There wasn’t any comparison in the pros, either. While Walker was playing for the USFL’s New Jersey Generals in 1983, Dickerson was breaking the NFL rookie rushing record. A year later, Dickerson crushed O. J. Simpson’s single-season rushing mark with 2,105 yards. Both records still stand, and Dickerson isn’t worried about them falling, even with the NFL’s expanded seventeen-game schedule. “Teams don’t run the ball today like we did,” he told me. “And there aren’t a lot of guys who can take the beating I did. Derrick Henry might be able to. Saquon Barkley. Zeke Elliott. No, I think that record will stand for a long, long time.”
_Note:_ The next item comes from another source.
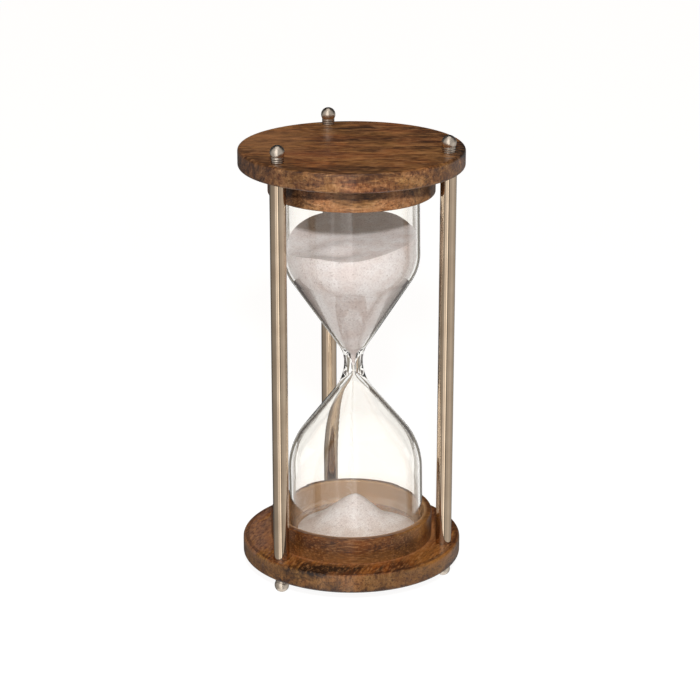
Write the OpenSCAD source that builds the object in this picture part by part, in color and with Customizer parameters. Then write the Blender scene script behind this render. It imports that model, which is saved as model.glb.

Is that confidence or arrogance? With Dickerson’s football career, that’s often been a question. I know how I’d answer that question, but then, I still have the pictures of Dickerson that once hung on my SMU dorm-room wall. Still, I’m not alone in fully embracing Eric Dickerson. Today, Dickerson is no longer the persona non grata he once was in the City of Angels and University Park. He’s been one of the Rams’ biggest cheerleaders ever since the team’s 2016 return to Los Angeles. He’s also welcome on the sidelines at SMU games and has even helped the Mustangs recruit coaches who have finally turned the program around after decades of mostly dismal results. And he’s donned his famous goggles again, running across the country to the Super Bowl in a TV ad for Sleep Number beds—an interesting endorsement coming from the blazing running back who grew up in the sleepy Texas town that begat Sealy mattresses.
We ended our call about where it began, with me thanking Dickerson for making that run all those years ago that eventually led me to Texas. He replied: “Oh, I gotta tell some of the SMU guys about that.”